Bitfarms, one of North America’s largest cryptocurrency mining operations, has 7,000 mining rigs (soon to become 14,000 by July) in a once-abandoned factory in an industrial park in Saint-­Hyacinthe, Quebec. This energy-intensive operation is at the very core of cryptocurrency as decentralized ledger systems rely on “proof of work” for their security. “You’re essentially solving worthless puzzles that we cannot solve mathematically. You can only brute-force your way into it.” says Christian Catalini, associate professor of technological innovation at MIT and founder of the university’s Crypto­economics Lab, told Technology Review.

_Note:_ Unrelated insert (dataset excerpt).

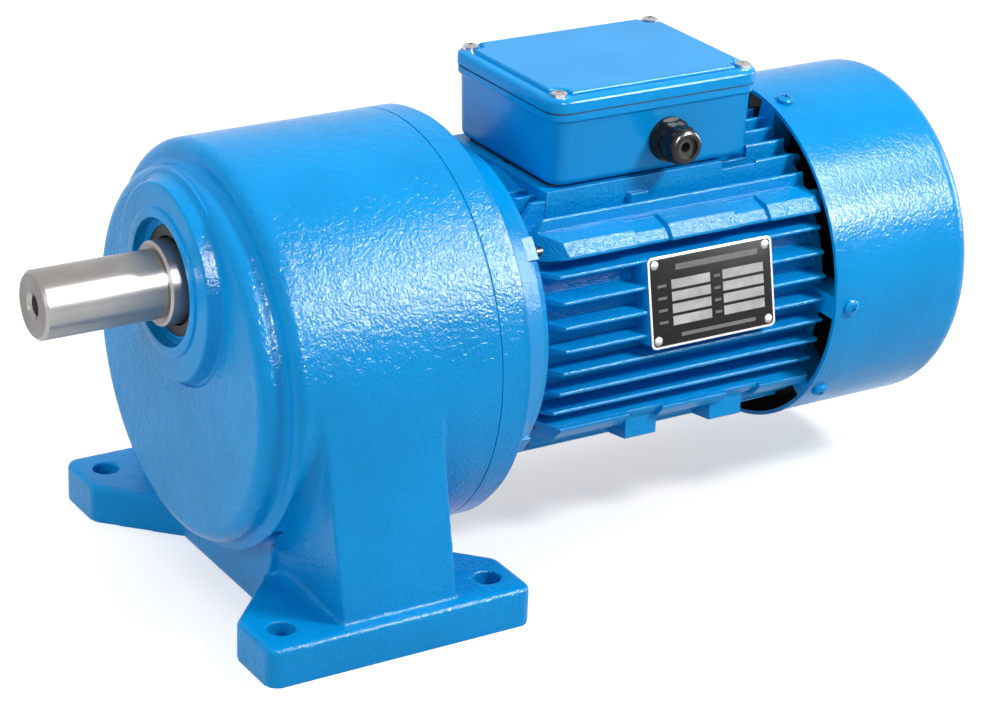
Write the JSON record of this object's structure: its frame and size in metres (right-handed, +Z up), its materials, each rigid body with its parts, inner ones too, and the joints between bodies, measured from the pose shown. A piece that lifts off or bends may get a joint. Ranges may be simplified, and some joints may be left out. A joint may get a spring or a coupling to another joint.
{
  "type": "cycloidal_reducer",
  "caption": "Foot-mounted cycloidal gearmotor in blue enamel: round cast gear casing with keyed output shaft, finned motor, fan cowl and terminal box.",
  "frame": {"origin": "middle of the four foot bolts, on the base plane of the feet", "axes": "+X along the shafts from the output shaft end towards the fan cowl, +Y across to the side without the cable gland, +Z up from the base plane"},
  "size_m": [0.652, 0.311, 0.3232],
  "materials": {
    "blue_paint": "gloss air-dried enamel over a cast texture",
    "ground_steel": "ground and lightly oiled",
    "bearing_steel": "hardened and ground",
    "cast_iron": "machined grey iron",
    "zinc_plate": "bright zinc plate",
    "black_oxide": "black oxide",
    "seal_rubber": "nitrile rubber",
    "black_plastic": "black polyamide, satin",
    "core_steel": "varnished lamination stack",
    "copper_wire": "enamelled copper wire, varnished",
    "cage_aluminium": "die cast",
    "brass": "bare brass",
    "bronze": "sintered bronze",
    "plate_black": "black enamelled sheet with a bright rim, bare of text"
  },
  "bodies": {
    "housing": {"gear_casing": "blue_paint", "output_oil_seal": "seal_rubber", "output_bearing_outers": "bearing_steel", "output_bearing_balls": "bearing_steel", "cycloid_ring": "cast_iron", "ring_pins": "bearing_steel", "ring_rollers": "bearing_steel", "ring_cover": "cast_iron", "cover_screws": "black_oxide", "cover_bearing_outer": "bearing_steel", "cover_bearing_balls": "bearing_steel", "input_adapter": "blue_paint", "adapter_bolts": "black_oxide", "motor_oil_seal": "seal_rubber", "motor_flange": "blue_paint", "flange_bolts": "black_oxide", "motor_bearing_outers": "bearing_steel", "motor_bearing_balls": "bearing_steel", "motor_frame": "blue_paint", "tie_bolts": "black_oxide", "stator_core": "core_steel", "stator_windings": "copper_wire", "rear_end_shield": "blue_paint", "fan_cowl": "blue_paint", "cowl_screws": "blue_paint", "box_gasket": "seal_rubber", "terminal_box": "blue_paint", "lid_gasket": "seal_rubber", "terminal_lid": "blue_paint", "lid_screws": "zinc_plate", "gland_body": "black_plastic", "gland_nut": "black_plastic", "gland_seal": "seal_rubber", "gland_locknut": "black_plastic", "terminal_block": "black_plastic", "terminal_studs": "brass", "terminal_links": "brass", "nameplate": "plate_black", "nameplate_rivets": "zinc_plate"},
    "output": {"output_shaft": "ground_steel", "output_pins": "bearing_steel", "output_rollers": "bearing_steel", "output_bearing_inners": "bearing_steel", "pilot_bush": "bronze"},
    "disc_a": {"cycloid_disc_a": "bearing_steel"},
    "disc_b": {"cycloid_disc_b": "bearing_steel"},
    "eccentric": {"eccentric_shaft": "ground_steel", "eccentric_rollers": "bearing_steel", "input_wheel": "bearing_steel", "wheel_circlip": "black_oxide", "cover_bearing_inner": "bearing_steel"},
    "rotor": {"motor_shaft": "ground_steel", "motor_pinion": "bearing_steel", "rotor_core": "core_steel", "rotor_cage": "cage_aluminium", "motor_bearing_inners": "bearing_steel", "fan": "black_plastic", "fan_circlip": "black_oxide"}
  },
  "joints": [
    {"name": "rotor_spin", "type": "hinge", "parent": "housing", "child": "rotor", "pos_m": [0.24, 0, 0.163], "axis": [1, 0, 0], "continuous": true},
    {"name": "eccentric_spin", "type": "hinge", "parent": "housing", "child": "eccentric", "pos_m": [0.014, 0, 0.216], "axis": [1, 0, 0], "continuous": true},
    {"name": "disc_a_spin", "type": "hinge", "parent": "eccentric", "child": "disc_a", "pos_m": [0.006, 0, 0.213], "axis": [1, 0, 0], "continuous": true},
    {"name": "disc_b_spin", "type": "hinge", "parent": "eccentric", "child": "disc_b", "pos_m": [0.022, 0, 0.219], "axis": [1, 0, 0], "continuous": true},
    {"name": "output_spin", "type": "hinge", "parent": "housing", "child": "output", "pos_m": [-0.06, 0, 0.216], "axis": [1, 0, 0], "continuous": true}
  ],
  "couplings": [
    {"joint": "eccentric_spin", "follows": "rotor_spin", "ratio": -0.51429},
    {"joint": "disc_a_spin", "follows": "rotor_spin", "ratio": 0.56104},
    {"joint": "disc_b_spin", "follows": "rotor_spin", "ratio": 0.56104},
    {"joint": "output_spin", "follows": "rotor_spin", "ratio": 0.046753}
  ]
}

“Basically, you’re placing an economic cost between a user and an attacker. If someone wants to subvert the system by faking a transaction, or revert a legitimate transaction, they would have to expend a tremendously high amount of energy and computation—to the point that no rational economic actor would do that, because the cost of doing an attack would be far greater than the benefit”, Catalini added.

David Malone, a specialist in mathematical modeling of network systems, estimates that bitcoin alone is consuming as much electricity as Ireland. Its current global bitcoin hash rate is of 25 million terahashes a second. Mining companies are now promoting their operations to potential investors as environmentally friendly and moving from coal-based countries such as China to cleaner forms of energy, such as hydropower. 

Pierre-Luc Quimper, the founder of Bitfarms, located all five of his mining operations in Quebec in order to fuel his 20,000 computers: “We use a lot of energy. It has to be clean. If we have a footprint on the environment, that’s bad.” Hydro-Québec’s hydroelectric power is the ideal solution: a clean, renewable source of energy that can be supplied in massive quantities.